## [WHAT YOU WILL DO]
Stop after the line containing "flange_half_height = window_half_height": print each line exactly from the first line of the listing up to that point.

## Begin

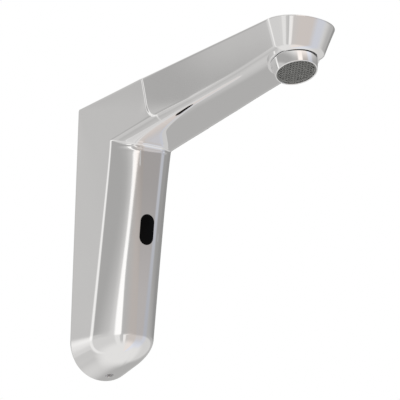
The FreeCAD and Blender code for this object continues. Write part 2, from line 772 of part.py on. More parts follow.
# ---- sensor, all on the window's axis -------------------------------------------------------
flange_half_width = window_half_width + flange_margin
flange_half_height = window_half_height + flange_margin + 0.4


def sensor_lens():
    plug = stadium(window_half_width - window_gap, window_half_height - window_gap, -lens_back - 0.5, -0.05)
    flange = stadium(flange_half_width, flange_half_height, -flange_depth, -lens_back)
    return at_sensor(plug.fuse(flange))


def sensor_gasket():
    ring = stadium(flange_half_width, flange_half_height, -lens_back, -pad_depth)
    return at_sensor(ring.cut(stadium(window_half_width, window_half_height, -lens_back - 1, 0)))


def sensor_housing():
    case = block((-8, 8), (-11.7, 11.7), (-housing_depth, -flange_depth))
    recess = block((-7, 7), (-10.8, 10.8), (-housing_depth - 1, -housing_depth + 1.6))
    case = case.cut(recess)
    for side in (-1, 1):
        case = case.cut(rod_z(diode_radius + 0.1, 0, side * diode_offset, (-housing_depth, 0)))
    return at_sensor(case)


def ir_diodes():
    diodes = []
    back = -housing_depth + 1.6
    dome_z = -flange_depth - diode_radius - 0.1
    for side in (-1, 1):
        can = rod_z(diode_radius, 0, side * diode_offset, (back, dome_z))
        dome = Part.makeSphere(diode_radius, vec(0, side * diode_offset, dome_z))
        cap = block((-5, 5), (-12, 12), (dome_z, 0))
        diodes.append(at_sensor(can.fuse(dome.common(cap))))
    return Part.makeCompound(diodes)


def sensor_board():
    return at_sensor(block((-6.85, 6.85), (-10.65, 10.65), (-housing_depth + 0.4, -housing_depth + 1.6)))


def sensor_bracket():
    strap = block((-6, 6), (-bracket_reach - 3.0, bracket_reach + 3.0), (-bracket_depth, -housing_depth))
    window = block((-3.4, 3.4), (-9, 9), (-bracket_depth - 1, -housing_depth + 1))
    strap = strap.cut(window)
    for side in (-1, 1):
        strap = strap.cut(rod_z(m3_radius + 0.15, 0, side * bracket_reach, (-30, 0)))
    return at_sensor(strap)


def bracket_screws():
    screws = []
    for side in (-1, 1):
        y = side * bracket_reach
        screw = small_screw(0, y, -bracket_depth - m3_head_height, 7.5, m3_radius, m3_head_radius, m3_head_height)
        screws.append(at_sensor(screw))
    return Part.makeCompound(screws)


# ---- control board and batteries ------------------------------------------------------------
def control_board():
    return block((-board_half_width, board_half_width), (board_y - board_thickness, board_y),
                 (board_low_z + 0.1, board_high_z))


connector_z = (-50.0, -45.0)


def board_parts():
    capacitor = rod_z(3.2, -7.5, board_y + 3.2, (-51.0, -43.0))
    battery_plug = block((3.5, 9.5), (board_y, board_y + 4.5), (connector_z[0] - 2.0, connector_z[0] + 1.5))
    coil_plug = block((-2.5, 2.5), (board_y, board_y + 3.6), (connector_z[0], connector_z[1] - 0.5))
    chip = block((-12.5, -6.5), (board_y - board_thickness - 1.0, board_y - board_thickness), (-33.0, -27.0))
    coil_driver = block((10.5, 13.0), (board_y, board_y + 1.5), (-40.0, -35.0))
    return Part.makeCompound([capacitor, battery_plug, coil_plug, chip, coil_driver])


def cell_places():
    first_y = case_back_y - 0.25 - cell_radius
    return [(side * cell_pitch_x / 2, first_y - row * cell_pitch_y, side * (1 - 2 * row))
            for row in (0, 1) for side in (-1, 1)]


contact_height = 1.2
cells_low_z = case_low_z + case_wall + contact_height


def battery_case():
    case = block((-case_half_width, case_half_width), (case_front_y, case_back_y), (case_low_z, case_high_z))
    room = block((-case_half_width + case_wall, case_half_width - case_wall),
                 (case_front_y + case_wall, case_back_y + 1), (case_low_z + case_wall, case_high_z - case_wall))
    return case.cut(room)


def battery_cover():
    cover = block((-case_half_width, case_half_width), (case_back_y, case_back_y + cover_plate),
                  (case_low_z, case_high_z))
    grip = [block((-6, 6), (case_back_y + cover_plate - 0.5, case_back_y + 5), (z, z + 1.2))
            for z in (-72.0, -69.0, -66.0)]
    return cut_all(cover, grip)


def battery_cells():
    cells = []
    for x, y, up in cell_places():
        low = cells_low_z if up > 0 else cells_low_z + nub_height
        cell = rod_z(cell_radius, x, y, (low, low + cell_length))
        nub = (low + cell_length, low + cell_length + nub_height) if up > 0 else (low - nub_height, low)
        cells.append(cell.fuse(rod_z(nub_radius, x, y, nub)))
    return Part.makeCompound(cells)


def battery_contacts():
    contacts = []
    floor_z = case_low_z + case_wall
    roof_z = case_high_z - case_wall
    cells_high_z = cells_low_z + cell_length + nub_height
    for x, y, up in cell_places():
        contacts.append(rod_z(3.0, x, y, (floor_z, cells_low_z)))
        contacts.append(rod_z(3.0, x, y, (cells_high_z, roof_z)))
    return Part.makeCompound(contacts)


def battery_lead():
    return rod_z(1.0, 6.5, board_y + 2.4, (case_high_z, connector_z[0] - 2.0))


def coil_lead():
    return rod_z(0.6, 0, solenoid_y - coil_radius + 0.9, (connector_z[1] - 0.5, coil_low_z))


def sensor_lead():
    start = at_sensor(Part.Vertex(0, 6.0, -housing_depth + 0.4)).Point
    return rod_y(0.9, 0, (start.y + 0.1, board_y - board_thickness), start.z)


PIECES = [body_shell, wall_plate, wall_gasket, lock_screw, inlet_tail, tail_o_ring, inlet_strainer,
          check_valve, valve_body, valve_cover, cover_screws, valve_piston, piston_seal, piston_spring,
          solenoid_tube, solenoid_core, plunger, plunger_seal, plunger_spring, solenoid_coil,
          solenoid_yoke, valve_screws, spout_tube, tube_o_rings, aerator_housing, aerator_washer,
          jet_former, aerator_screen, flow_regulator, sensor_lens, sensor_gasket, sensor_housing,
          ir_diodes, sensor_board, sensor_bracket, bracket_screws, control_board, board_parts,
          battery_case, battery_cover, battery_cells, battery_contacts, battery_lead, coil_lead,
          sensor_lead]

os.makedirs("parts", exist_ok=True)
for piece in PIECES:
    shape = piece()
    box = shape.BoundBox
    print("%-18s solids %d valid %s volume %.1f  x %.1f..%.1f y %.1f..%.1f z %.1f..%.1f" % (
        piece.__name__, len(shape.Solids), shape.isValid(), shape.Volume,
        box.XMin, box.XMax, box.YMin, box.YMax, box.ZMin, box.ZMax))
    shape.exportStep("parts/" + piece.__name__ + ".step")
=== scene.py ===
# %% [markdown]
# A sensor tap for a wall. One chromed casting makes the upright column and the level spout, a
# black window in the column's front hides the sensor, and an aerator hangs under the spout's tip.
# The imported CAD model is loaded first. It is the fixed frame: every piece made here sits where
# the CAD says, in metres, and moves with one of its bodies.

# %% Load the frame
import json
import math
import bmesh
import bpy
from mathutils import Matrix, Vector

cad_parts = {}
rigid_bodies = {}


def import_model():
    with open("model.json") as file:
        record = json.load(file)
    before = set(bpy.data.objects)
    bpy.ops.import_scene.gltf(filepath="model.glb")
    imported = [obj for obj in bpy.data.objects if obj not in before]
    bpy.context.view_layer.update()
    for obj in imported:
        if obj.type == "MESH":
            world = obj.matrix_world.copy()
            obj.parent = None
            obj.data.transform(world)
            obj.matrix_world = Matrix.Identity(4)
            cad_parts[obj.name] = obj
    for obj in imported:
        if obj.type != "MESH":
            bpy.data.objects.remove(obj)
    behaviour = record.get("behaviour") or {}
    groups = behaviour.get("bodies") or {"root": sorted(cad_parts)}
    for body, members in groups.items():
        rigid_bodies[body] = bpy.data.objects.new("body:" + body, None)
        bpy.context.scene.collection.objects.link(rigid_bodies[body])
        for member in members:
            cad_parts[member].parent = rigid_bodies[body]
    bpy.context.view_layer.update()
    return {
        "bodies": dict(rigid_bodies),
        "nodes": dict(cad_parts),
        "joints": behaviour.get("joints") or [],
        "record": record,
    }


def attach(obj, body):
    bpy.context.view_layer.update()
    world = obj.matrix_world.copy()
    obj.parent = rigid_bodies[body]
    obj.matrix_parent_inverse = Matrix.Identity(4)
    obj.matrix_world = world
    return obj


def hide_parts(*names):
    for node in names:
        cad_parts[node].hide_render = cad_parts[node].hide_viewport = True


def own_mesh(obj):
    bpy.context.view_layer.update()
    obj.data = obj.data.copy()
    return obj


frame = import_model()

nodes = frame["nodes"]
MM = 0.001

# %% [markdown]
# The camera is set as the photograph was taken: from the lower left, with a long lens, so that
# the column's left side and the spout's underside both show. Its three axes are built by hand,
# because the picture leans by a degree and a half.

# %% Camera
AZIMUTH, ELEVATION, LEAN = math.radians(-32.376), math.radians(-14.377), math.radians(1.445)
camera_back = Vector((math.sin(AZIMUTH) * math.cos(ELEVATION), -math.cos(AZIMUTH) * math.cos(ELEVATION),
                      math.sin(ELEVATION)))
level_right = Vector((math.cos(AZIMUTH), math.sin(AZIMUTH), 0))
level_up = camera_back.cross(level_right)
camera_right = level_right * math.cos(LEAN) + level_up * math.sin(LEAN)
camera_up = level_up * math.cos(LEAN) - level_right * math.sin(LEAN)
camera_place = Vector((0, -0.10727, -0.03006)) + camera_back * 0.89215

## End

## [FULL ANSWER]
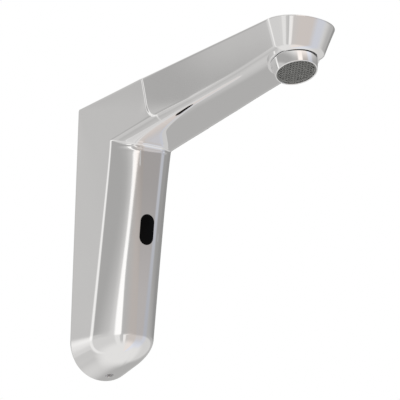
The FreeCAD and Blender code for this object continues. Write part 2, from line 772 of part.py on. More parts follow.
# ---- sensor, all on the window's axis -------------------------------------------------------
flange_half_width = window_half_width + flange_margin
flange_half_height = window_half_height + flange_margin + 0.4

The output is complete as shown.